The movie was a warm-hearted fantasy of sheltered anarchy and domesticated rebellion, and the same is true of the musical. The appeal of Dewey’s idiosyncratic mania aside, the story’s political absurdity is a big part of its charm. Much of the action consists of Dewey’s wacky sham-teacher act, with its profusion of gags that puncture stuffiness and exaggerate arrested development. Beneath all that, though, is a wholly realistic premise: that every word of Dewey’s rebel rhetoric is essentially meaningless, because rock has long since become a wholesome activity like sports or classical theater. He can fob it off as a valid physical and creative challenge for grade-school kids precisely because its seditious edge is nil. The principal herself suggests incorporating it into the curriculum near the end.

The makers of this musical made some smart decisions to maximize its punch—chief among them, casting Alex Brightman as Dewey. Brightman is both amazingly good at channeling Black’s antics and amazingly good at adding his own touches without seeming to try too hard. He plays the role even faster and more energetically than Black did (unfathomable as that may seem), staying on the zany side of anger always so that he can come off as implicitly gentle and unthreatening even when yelling in kids’ faces.

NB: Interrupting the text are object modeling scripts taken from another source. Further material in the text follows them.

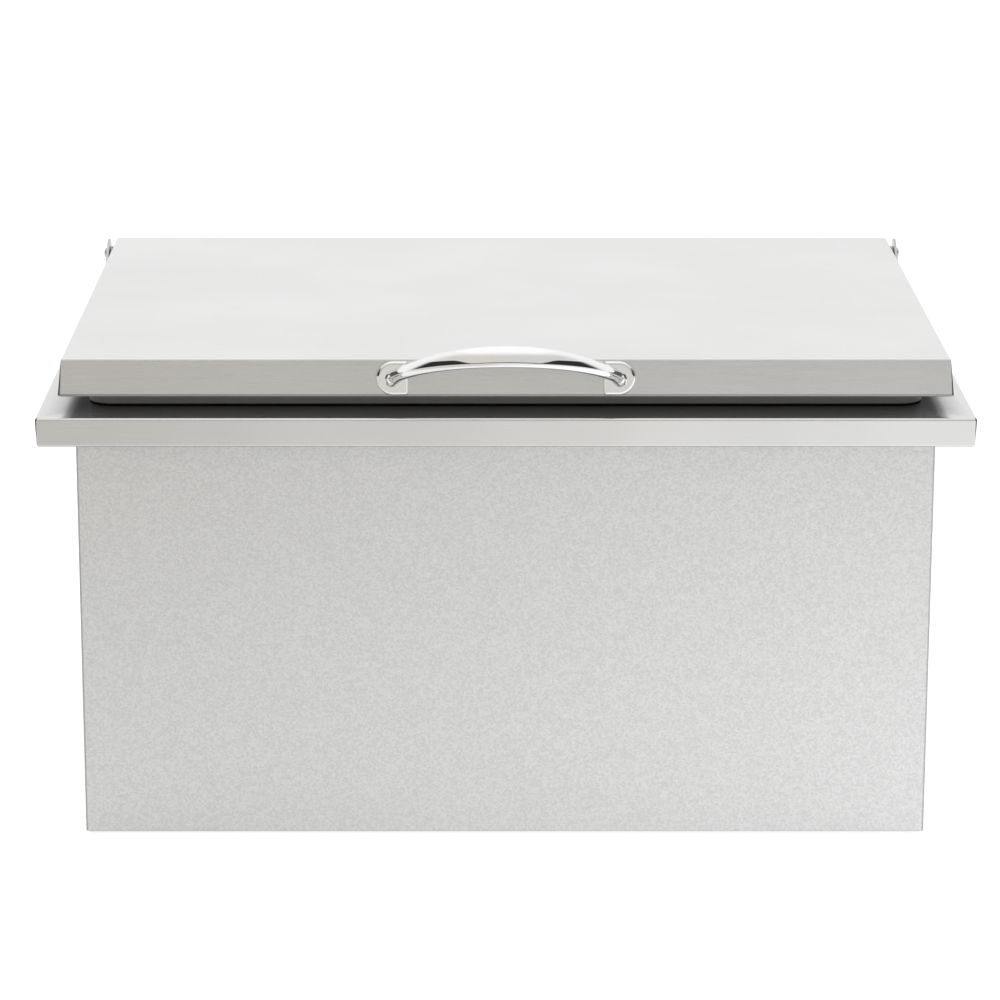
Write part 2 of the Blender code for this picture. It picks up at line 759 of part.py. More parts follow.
def foot_loop(side, inset, out):
    """The handle foot's outline: a half round outside, a straight edge inside."""
    radius = FOOT_RADIUS - inset
    centre = FOOT_OUTER - FOOT_RADIUS
    inner = FOOT_INNER + inset
    corner = FOOT_CORNER
    points = []
    for step in range(ROUND_STEPS + 1):
        angle = math.pi * (step / ROUND_STEPS - 0.5)
        points.append((centre + radius * math.cos(angle), radius * math.sin(angle)))
    for sign, first in ((1, 90), (-1, 180)):
        for step in range(BEND_STEPS + 1):
            angle = math.radians(first + 90 * step / BEND_STEPS)
            points.append((
                inner + corner + corner * math.cos(angle),
                sign * (radius - corner) + corner * math.sin(angle),
            ))
    return [(side * x, -out, z) for x, z in points]


def bow():
    """The bow's rise from its ends to its crown, its radius, and the way it arches: out and up."""
    arch = Vector((0, FOOT_THICK / 2 - BAR_REACH, BAR_RISE))
    rise = arch.length
    radius = (BAR_END_X ** 2 + rise ** 2) / (2 * rise)
    return rise, radius, arch.normalized()


def bar_loops():
    """Sections across the bow: broad at its crown, slimmer at each foot, where it is cut to lie flat."""
    rise, radius, arch = bow()
    root = Vector((0, -FOOT_THICK / 2, 0))
    broad = Vector((0, arch.z, -arch.y))
    half_turn = 2 * math.atan(rise / BAR_END_X)
    loops = []
    for i in range(BAR_STATIONS + 1):
        turn = half_turn * (2 * i / BAR_STATIONS - 1)
        height = rise - radius * (1 - math.cos(turn))
        away = max(height / rise, 0)
        centre = root + arch * height + Vector((radius * math.sin(turn), 0, 0))
        along = Vector((math.cos(turn), 0, 0)) - arch * math.sin(turn)
        thin = along.cross(broad)
        width = BAR_END_WIDTH + (BAR_MID_WIDTH - BAR_END_WIDTH) * away ** BAR_TAPER
        thick = BAR_END_THICK + (BAR_MID_THICK - BAR_END_THICK) * away
        loop = []
        for j in range(BAR_SIDES):
            angle = 2 * math.pi * j / BAR_SIDES
            across = broad * width / 2 * rounded(math.cos(angle))
            point = centre + across + thin * thick / 2 * rounded(math.sin(angle))
            if i in (0, BAR_STATIONS):
                point += along * (centre.y - point.y) / along.y
            loop.append(point)
        loops.append(loop)
    return loops


def rounded(value):
    """Turns a sine or cosine into that of a squarer oval."""
    return math.copysign(abs(value) ** (2 / BAR_SQUARENESS), value)


def lid_handle():
    """Cast handle: two feet on the front skirt and a grip that arches out and up between them."""
    handle = skin("lid_handle", bar_loops(), CHROME)
    where = on_skirt(0, 0)
    lean = (-DRAFT_ANGLE, 0, 0)
    place(handle, where, lean)
    for side, word in ((-1, "left"), (1, "right")):
        loops = [
            foot_loop(side, 0, GAP),
            foot_loop(side, 0, FOOT_THICK - FOOT_EDGE),
            foot_loop(side, FOOT_EDGE, FOOT_THICK),
        ]
        foot = place(skin(f"foot_{word}", loops, None), where, lean)
        combine(handle, foot, "UNION")
    for side, word in ((-1, "left"), (1, "right")):
        drill(handle, f"handle_bore_{word}", HANDLE_SCREW_RADIUS + GAP,
              on_skirt(side * BAR_END_X, 0), on_skirt(side * BAR_END_X, HANDLE_SCREW_GRIP + 2 * GAP))


def handle_screws():
    """Screws and washers that hold the handle from inside the lid."""
    face = -LID_SHEET - GAP
    under_head = face - HANDLE_WASHER_THICK - GAP
    screw_profile = [
        (HANDLE_SCREW_RADIUS, HANDLE_SCREW_GRIP),
        (HANDLE_SCREW_RADIUS, under_head),
    ]
    for radius, height in dome(HANDLE_SCREW_HEAD, HANDLE_SCREW_HEAD_HEIGHT):
        screw_profile.append((radius, under_head - height))
    washer_profile = (
        (HANDLE_WASHER_RADIUS, face - HANDLE_WASHER_THICK),
        (HANDLE_WASHER_RADIUS, face),
        (HANDLE_SCREW_RADIUS + GAP, face),
        (HANDLE_SCREW_RADIUS + GAP, face - HANDLE_WASHER_THICK),
    )
    turn = (math.pi / 2 - DRAFT_ANGLE, 0, 0)
    for side, word in ((-1, "left"), (1, "right")):
        where = on_skirt(side * BAR_END_X, 0)
        place(turned(f"handle_screw_{word}", screw_profile, GALVANISED), where, turn)
        place(turned(f"handle_washer_{word}", washer_profile, GALVANISED, ring=True), where, turn)


def ear_screw_x():
    """The ear screws stand halfway from the casing to the ear, so that their nuts have room outside it."""
    return (CASING.width / 2 + EAR_INNER) / 2


def stop_face():
    """Where the rear skirt's lower edge is when the lid is open as far as it goes."""
    angle = math.radians(STOP_ANGLE)
    below = PIVOT_HEIGHT - LID_LIFT
    y = PIVOT_SETBACK * math.cos(angle) - below * math.sin(angle)
    z = -PIVOT_SETBACK * math.sin(angle) - below * math.cos(angle)
    return PIVOT_Y + y, PIVOT_Z + z


def ear_screw_rows():
    last = stop_face()[0] - EAR_SCREW_FROM_STOP
    return (last - EAR_SCREW_SPACING, last)


def ear_outline():
    """The ear seen from the side: a sloping front edge and a round top about the pivot."""
    low = DECK_TOP + GAP
    front = PIVOT_Y - EAR_FRONT
    shoulder = Vector((front, low + EAR_FRONT_RISE))
    pivot = Vector((PIVOT_Y, PIVOT_Z))
    reach = shoulder - pivot
    first = math.atan2(reach.y, reach.x) % (2 * math.pi) - math.acos(EAR_ROUND / reach.length)
    points = [(PIVOT_Y + EAR_ROUND, low), (front, low), (front, low + EAR_FRONT_RISE)]
    for step in range(ROUND_STEPS + 1):
        angle = first * (1 - step / ROUND_STEPS)
        points.append((pivot.x + EAR_ROUND * math.cos(angle), pivot.y + EAR_ROUND * math.sin(angle)))
    return points


def hinge_ear(side, word):
    """Bent ear: a side plate with the pivot hole, a screwed foot, and a tab that stops the lid."""
    low = DECK_TOP + GAP
    stop_y, stop_z = stop_face()
    back = stop_y - GAP
    plate = prism_along_x(f"hinge_ear_{word}", ear_outline(), side * EAR_INNER, side * EAR_OUTER, STAINLESS)
    foot_edge = SEAL_WIDTH / 2 + EAR_FOOT_GAP
    stop_edge = LID_WIDTH / 2 - LID_HEM - EAR_FOOT_GAP
    middle = EAR_INNER + EAR_SHEET / 2
    xs = sorted((side * foot_edge, side * middle))
    foot = box(f"ear_foot_{word}", (xs[0], PIVOT_Y - EAR_FRONT, low), (xs[1], back, low + EAR_SHEET))
    combine(plate, foot, "UNION")
    xs = sorted((side * foot_edge, side * stop_edge))
    tab = box(f"ear_stop_{word}", (xs[0], back - EAR_SHEET, low), (xs[1], back, stop_z + STOP_RISE))
    combine(plate, tab, "UNION")
    outside = (side * (EAR_OUTER + EAR_SHEET), PIVOT_Y, PIVOT_Z)
    inside = (side * (EAR_INNER - EAR_SHEET), PIVOT_Y, PIVOT_Z)
    bush_radius = PIN_RADIUS + RUNNING_GAP + BUSH_WALL
    drill(plate, f"ear_pivot_hole_{word}", bush_radius + GAP, outside, inside, BUSH_STEPS)
    for number, y in enumerate(ear_screw_rows()):
        x = side * ear_screw_x()
        drill(plate, f"ear_hole_{word}_{number}", EAR_SCREW_RADIUS + GAP,
              (x, y, low + 2 * EAR_SHEET), (x, y, low - EAR_SHEET))


def ear_fasteners(side, word):
    """Two screws and nuts that hold the ear's foot to the deck."""
    head = DECK_TOP + 2 * GAP + EAR_SHEET
    tail = DECK_UNDERSIDE - GAP - NUT_HEIGHT - SCREW_TAIL
    for number, y in enumerate(ear_screw_rows(), 1):
        x = side * ear_screw_x()
        screw = turned(f"ear_screw_{word}_{number}", [
            (EAR_SCREW_RADIUS, tail - head),
            (EAR_SCREW_RADIUS, 0),
        ] + dome(EAR_SCREW_HEAD, EAR_SCREW_HEAD_HEIGHT), STAINLESS)
        place(screw, (x, y, head))
        piece = nut(f"ear_nut_{word}_{number}", NUT_ACROSS, NUT_HEIGHT, EAR_SCREW_RADIUS + GAP, STAINLESS)
        place(piece, (x, y, DECK_UNDERSIDE - GAP - NUT_HEIGHT))


def pivot_nut_far():
    """How far from the middle the pivot nuts' inner faces are."""
    skirt = LID_WIDTH / 2 - skirt_inset(PIVOT_Z)
    return skirt - LID_SHEET - NUT_ACROSS / 2 * math.tan(DRAFT_ANGLE) - 2 * GAP - NUT_HEIGHT


def pivot_set(side, word):
    """Flanged bush in the ear, and the domed pivot bolt and nut that turn in it with the lid."""
    toward = (0, side * math.pi / 2, 0)
    bore = PIN_RADIUS + RUNNING_GAP
    wall = bore + BUSH_WALL
    inner = EAR_INNER - GAP
    bush = turned(f"pivot_bush_{word}", (
        (BUSH_FLANGE, -BUSH_FLANGE_THICK),
        (BUSH_FLANGE, 0),
        (wall, 0),
        (wall, GAP + EAR_SHEET),
        (bore, GAP + EAR_SHEET),
        (bore, -BUSH_FLANGE_THICK),
    ), NYLON, ring=True, count=BUSH_STEPS)
    place(bush, (side * inner, PIVOT_Y, PIVOT_Z), toward)
    head = EAR_OUTER + GAP
    nut_far = pivot_nut_far()
    bolt = turned(f"pivot_bolt_{word}", [
        (PIN_RADIUS, nut_far - SCREW_TAIL - head),
        (PIN_RADIUS, 0),
    ] + dome(PIN_HEAD, PIN_HEAD_HEIGHT), STAINLESS)
    place(bolt, (side * head, PIVOT_Y, PIVOT_Z), toward)
    piece = nut(f"pivot_nut_{word}", NUT_ACROSS, NUT_HEIGHT, PIN_RADIUS + GAP, STAINLESS)
    place(piece, (side * nut_far, PIVOT_Y, PIVOT_Z), toward)


def hang_lid():
    """Parents the lid's pieces to an empty on the hinge line."""
    axis = bpy.data.objects.new("lid_hinge", None)
    axis.location = (0, PIVOT_Y, PIVOT_Z)
    bpy.context.collection.objects.link(axis)
    bpy.context.view_layer.update()
    for obj in bpy.data.objects:
        if obj.name.startswith(("lid_pan", "lid_foam", "lid_liner", "lid_handle", "handle_", "pivot_bolt",
                                "pivot_nut")):
            obj.parent = axis
            obj.matrix_parent_inverse = axis.matrix_world.inverted()


def main():
    for obj in list(bpy.data.objects):
        bpy.data.objects.remove(obj, do_unlink=True)
    base_pan()
    shell_wrap()
    back_panel()
    shell_rivets()
    foam_insulation()
    ice_tub()
    rim_deck()
    curb_seal()
    drain_fitting()
    drain_strainer()
    lid_pan()
    lid_liner()
    lid_foam()
    lid_handle()
    handle_screws()
    for side, word in ((-1, "left"), (1, "right")):
        hinge_ear(side, word)
        ear_fasteners(side, word)
        pivot_set(side, word)
    hang_lid()


main()
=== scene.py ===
# %% [markdown]
# # A drop-in ice bin in a white studio
#
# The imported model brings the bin's solids at their real size: a rim, a tub, a galvanised casing and a
# hinged lid. This lesson gives them their looks. Each step says what a piece is on the real bin, how it
# could be made in Blender, and why it is made the way it is.
#
# It imports the solids, and it notes what each new piece rides on.

# %% Load the frame
import json
import math

import bmesh
import bpy
from mathutils import Matrix, Vector


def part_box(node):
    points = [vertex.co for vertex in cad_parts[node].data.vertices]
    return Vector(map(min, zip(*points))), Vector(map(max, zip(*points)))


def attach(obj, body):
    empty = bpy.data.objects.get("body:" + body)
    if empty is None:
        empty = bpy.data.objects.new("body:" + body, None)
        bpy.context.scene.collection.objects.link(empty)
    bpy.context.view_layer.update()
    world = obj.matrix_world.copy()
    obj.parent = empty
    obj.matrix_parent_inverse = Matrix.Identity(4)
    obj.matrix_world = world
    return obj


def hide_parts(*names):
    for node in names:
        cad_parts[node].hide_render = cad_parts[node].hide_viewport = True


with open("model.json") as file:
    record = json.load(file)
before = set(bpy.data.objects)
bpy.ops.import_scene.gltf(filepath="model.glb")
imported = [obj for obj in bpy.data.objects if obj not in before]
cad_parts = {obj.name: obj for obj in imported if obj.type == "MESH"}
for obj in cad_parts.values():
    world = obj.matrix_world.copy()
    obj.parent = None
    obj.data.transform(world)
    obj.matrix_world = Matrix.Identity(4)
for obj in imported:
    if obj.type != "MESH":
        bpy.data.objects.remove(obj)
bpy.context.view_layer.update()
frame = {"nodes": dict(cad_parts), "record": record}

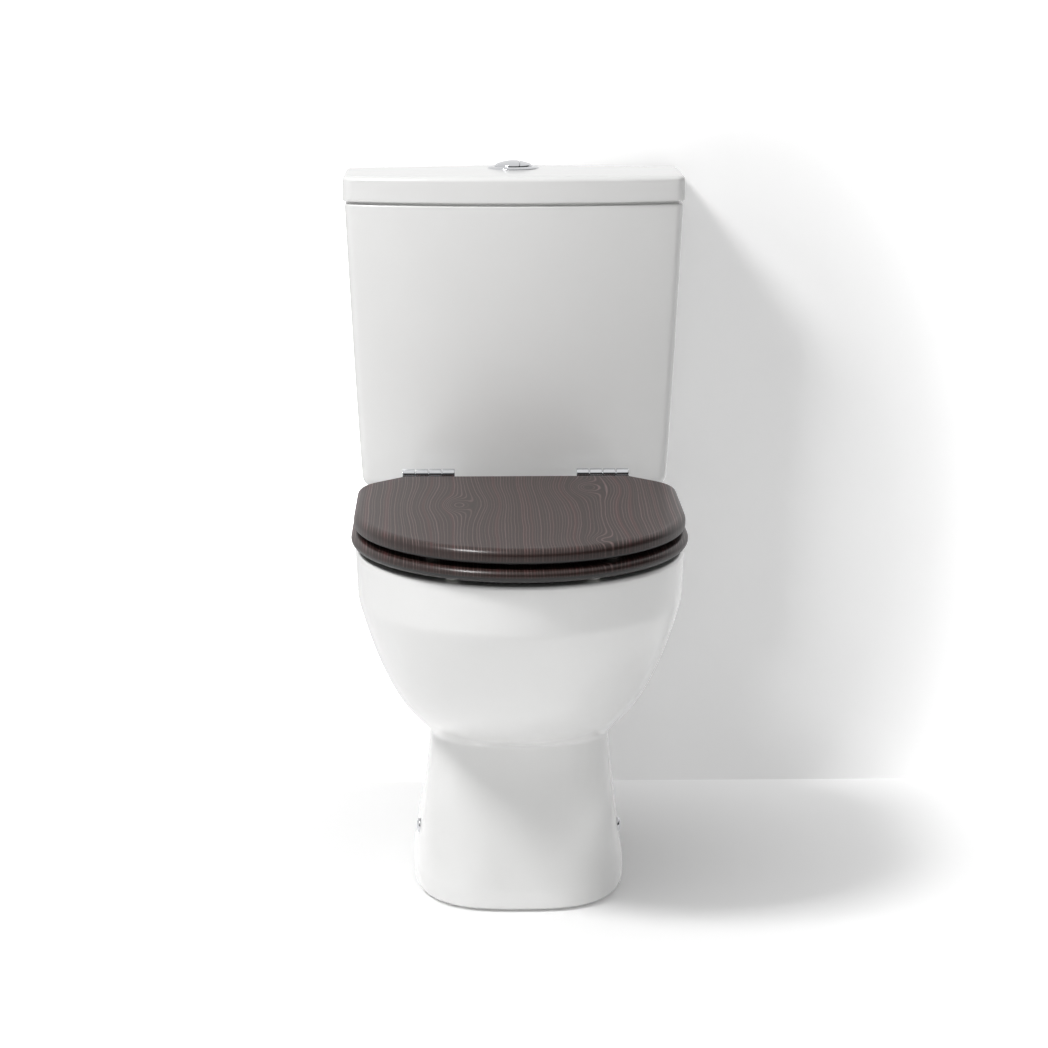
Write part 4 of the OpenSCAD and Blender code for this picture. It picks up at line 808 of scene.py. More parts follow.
def trap_rings(s):
    """The water's way: down an elbow, up over the weir and down again to the outlet."""
    dip, crest = s.outlet_h - 45, s.outlet_h + 79
    rise, fall = radians(75), acos(1 - (crest - s.outlet_h) / (2 * TRAP_BEND_R))
    s.sump_y = s.bowl_y + 16
    rise_y = s.sump_y + ELBOW_R
    rise_len = (crest - dip - 2 * TRAP_BEND_R * (1 - cos(rise))) / sin(rise)
    s.crest_y = rise_y + 2 * TRAP_BEND_R * sin(rise) + rise_len * cos(rise)
    s.outlet_y = s.crest_y + 2 * TRAP_BEND_R * sin(fall)
    s.crest_h, s.sump_h = crest, dip + ELBOW_R
    rings = []
    for a in steps(radians(9), radians(81), 8):
        rings.append(trap_ring(s.sump_y + ELBOW_R * (1 - cos(a)), dip + ELBOW_R * (1 - sin(a)), a - QUARTER))
    for a in steps(0, rise, 10):
        rings.append(trap_ring(rise_y + TRAP_BEND_R * sin(a), dip + TRAP_BEND_R * (1 - cos(a)), a))
    for a in steps(rise, 0, 10):
        rings.append(trap_ring(s.crest_y - TRAP_BEND_R * sin(a), crest - TRAP_BEND_R * (1 - cos(a)), a))
    for a in steps(0, fall, 8)[1:]:
        rings.append(trap_ring(s.crest_y + TRAP_BEND_R * sin(a), crest - TRAP_BEND_R * (1 - cos(a)), -a))
    for a in steps(fall, 0, 8)[1:]:
        rings.append(trap_ring(s.outlet_y - TRAP_BEND_R * sin(a), s.outlet_h + TRAP_BEND_R * (1 - cos(a)), -a))
    return rings


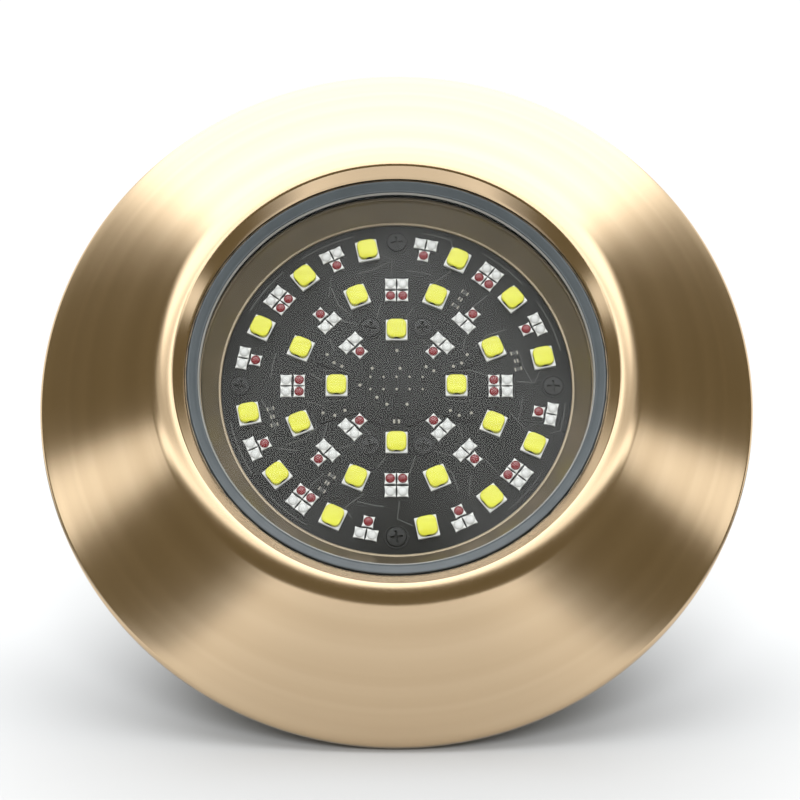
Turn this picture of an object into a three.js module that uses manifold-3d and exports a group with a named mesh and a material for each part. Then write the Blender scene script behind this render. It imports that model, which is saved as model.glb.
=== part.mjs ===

This aura of safety is crucial to the trick of having a sloppy, scruffy, beer-guzzling loser in charge of a bunch of kids for two acts without tripping our sleaze-alarms. Interestingly, the kids here are younger (at least younger looking) than those in the movie. The movie kids looked 12 or 13. Dewey says the ones in the musical are 10, but most important, they all have unambiguously pre-adolescent bodies. They’re bursting with excess energy but they haven’t yet budded sexually. They therefore don’t carry the chaotic sexual urgency of rock convincingly in their bodies, however expertly they might play their rock-band instruments. The traditional hip-and chest-pumping of rock performance is all still a game of imitation for them, which invites us to heave a sigh of relief along with their parents at the end when they come offstage and seem briefly innocent again.

As you might expect, Andrew Lloyd Webber’s songs are largely forgettable 80s/90s-style big beat rock. Some numbers have a glam-metal aftertaste, others a grunge or power pop flavor, but—with one or two lovely exceptions—all feel sanded down into generic sameness and innocuousness. The real draw of this show (apart from Brightman) is the group of performing kids—thirteen fantastically talented spark plugs whose clarity, energy, focus, optimism and, yes, innocent beauty could wrench a smile from the grumpiest sourpuss. If I were a producer of Matilda: the Musical I’d be anxious now because that show has only a single measly prodigy. With its baker’s dozen, School of Rock: the Musical will likely be the hip show for restless tweens for years to come.